結局、休んでなかったから「休ませなくてもいい」「やりたくてやっている」と思われていたんだろうが今回休職したことによってそれが幻想であると明らかになったからきっと誰も私に前みたいな働き方を要求できなくなるのだろう。

一回休んだらなにもかもが解決してしまった。
必要だったのは、労務への駆け込み訴えだったのかもしれない。

 

テクストの第一章は「中動態こそが能動態と比されるもの」として論が展開してゆく。

スピノザを中心とした意志論が続くおかげでかなり私にとっては読みやすいが、そもそもスピノザ的な視座自体に馴染みがなかったらかなり読みにくかったろう。
そういう意味では、「こういうジャンルが好きな人」に向けた本で、「読むのが向いている人と読むのが向いていない人」が大きく分かれるなあと感じた。

私は自我が薄い(能動的に何かをしようとしているとは自分の行いに対して思っていない)からこそ、あくまで手元にあるのは事実がそこにあるだけ、という基本的な考え方になる。

 

「私が何事かをなす=I do something」の分析を通して世界を捉え直す、という試み自体が好ましいのは大前提として、思考の先にあるもの(言語は思考に先立つとか、そういう話の類型として)についてはいつも考えている。

私はなぜこう生きているのか、こう生かされているのか、みたいなことに対しての答えをいまだに持ち合わせていない。
どうして自分がそう思っているのか、自分がそう思わされているのかということに、なんとなく考えないようにした上で事実ベースの物事だけを手に入れて生きてきたせいで、パッシブな自分の自我に自信がない。

自我らしきもの、があるとされているが、自分でその自我らしきものの形を掴めないから他人を使って他人と交流することで(あるいは、キャラクターとの対比として)自分の形を相対的に捉えなおす試みを常に行なっている、が故に、この本を読み進めるのにある種の指針が持てる。

“自分の在り方(=態)を捉え直し、自分の能動的な意識を切り取ることによって自分がより生きやすい、自分が楽な状態を掴み、それを他者に伝えることでよりよく生きる”が一旦の目標であるといえるだろう。

 

エネルゲイアは何ごとかを「遂行すること performance 」、パトスは何ごとかを「経験すること experience」と解されねばならないとアンダーセンは言う。

國分功一郎『中動態の世界 意志と責任の考古学』2017年、医学書

これめっちゃわかっちゃう!! と思った。
思ったし、自分が本当にギリシャ哲学でつくられたギリシャ哲学人間なんだ……と思った。自分はエネルゲイアで動く人間ではないし、パトスで動く人間である。

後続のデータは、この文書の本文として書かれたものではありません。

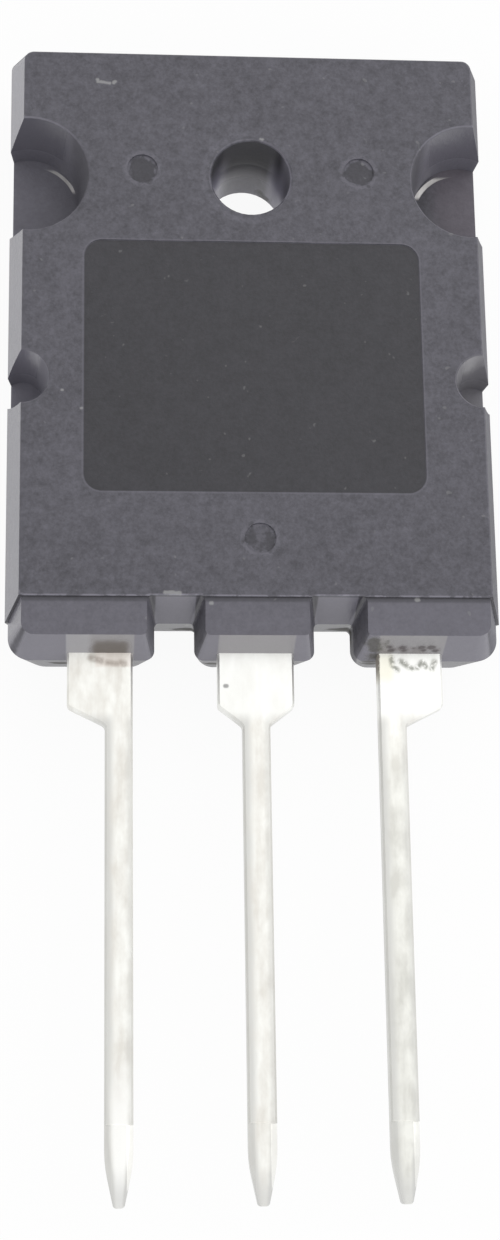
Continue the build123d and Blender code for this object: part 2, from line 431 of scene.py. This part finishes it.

結果として経験が積み重なり、それを使って遂行することはできるがそもそも大前提として中動態的な生き方、ということになるのだろう。

 

「しゃべっている言葉が違うのよね」
ある依存症当事者がふと漏らした言葉から、
「する」と「される」の外側の世界への旅がはじまった。

國分功一郎『中動態の世界 意志と責任の考古学』2017年、医学書

「依存症当事者」の持つ世界の捉え方と自分の世界の捉え方は多分近いのだろう。
ワーカホリックにしろ、強迫性障害にせよ、そういう「事実ベースの実態」に即したことばの使い方という点では類似のものであるといえる。おそらくは、だが。

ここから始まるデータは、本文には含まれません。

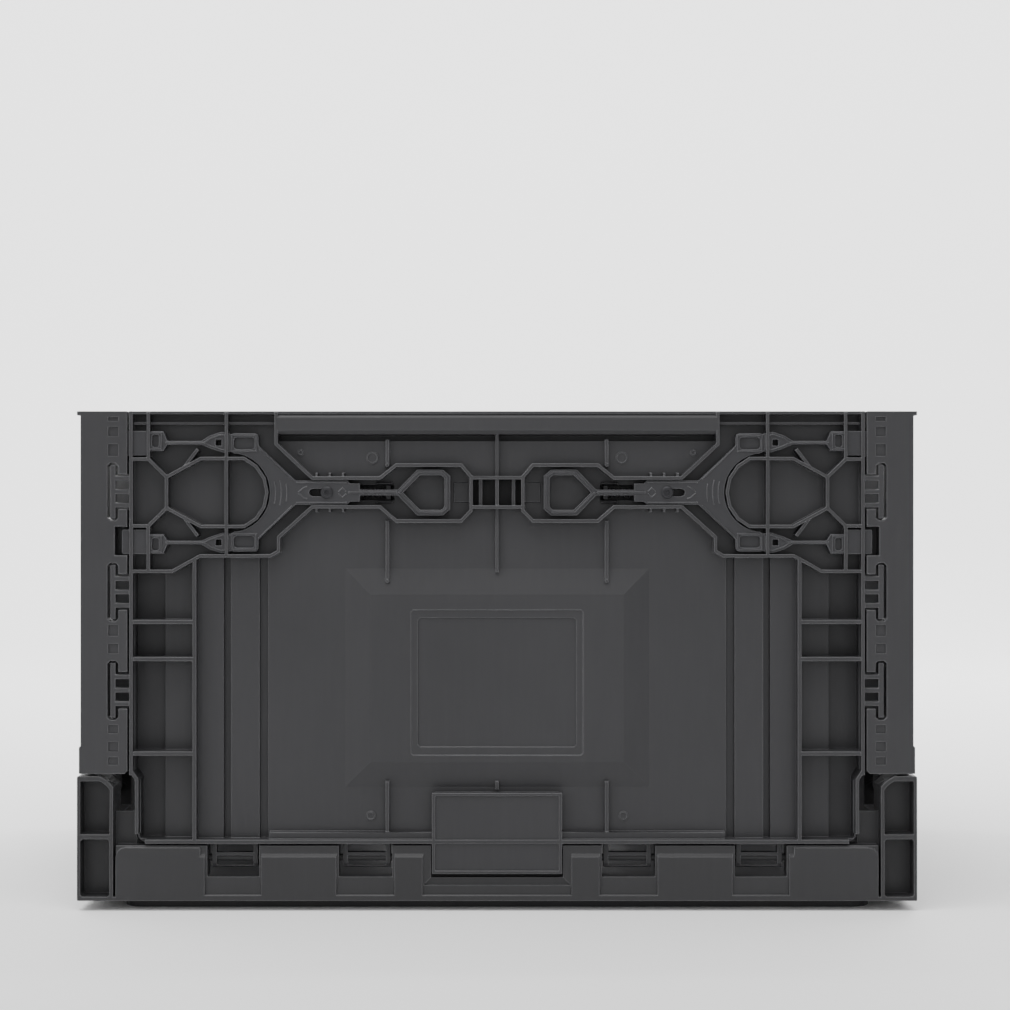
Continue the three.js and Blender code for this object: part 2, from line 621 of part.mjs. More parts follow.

「自分がしようと思っていないけどそうさせられてしまう」という意味では、「飲んではいけないとは思っているがアルコールを摂取してしまう」のと構造としては近い。

そういう、「自分の意志で自分を操縦することができない人たち」にとってはおそらく中動態という態自体が馴染みのあるものであるとか、そういう話なのだろうと思う。

きっと「自分の意志で自分を操縦する」ことが当たり前の人からすれば、そもそもこれ自体何を言ってるかもわかっていないんだろうと思うし、それが「しゃべっている言葉が違う」の正体なのだろうと思うしこの先に答えがあるのかもしれない。

それを説明するのも難しいし、この「ああ〜それそれ!」感が他の人に伝わるのかどうかもわからない。

自分の意志で自分のことを動かすことが難しい、という人たちに名前がついているのだろうか。私はあまり覚えがない、けれど、そういう人たちは必ず存在している。

いないことにはならないし、ここにいるぞ、と思う。

だからこそ、そういう「自分の意志で自分を動かせない」人にかなり読んでほしい本だなあと思った。本当に……。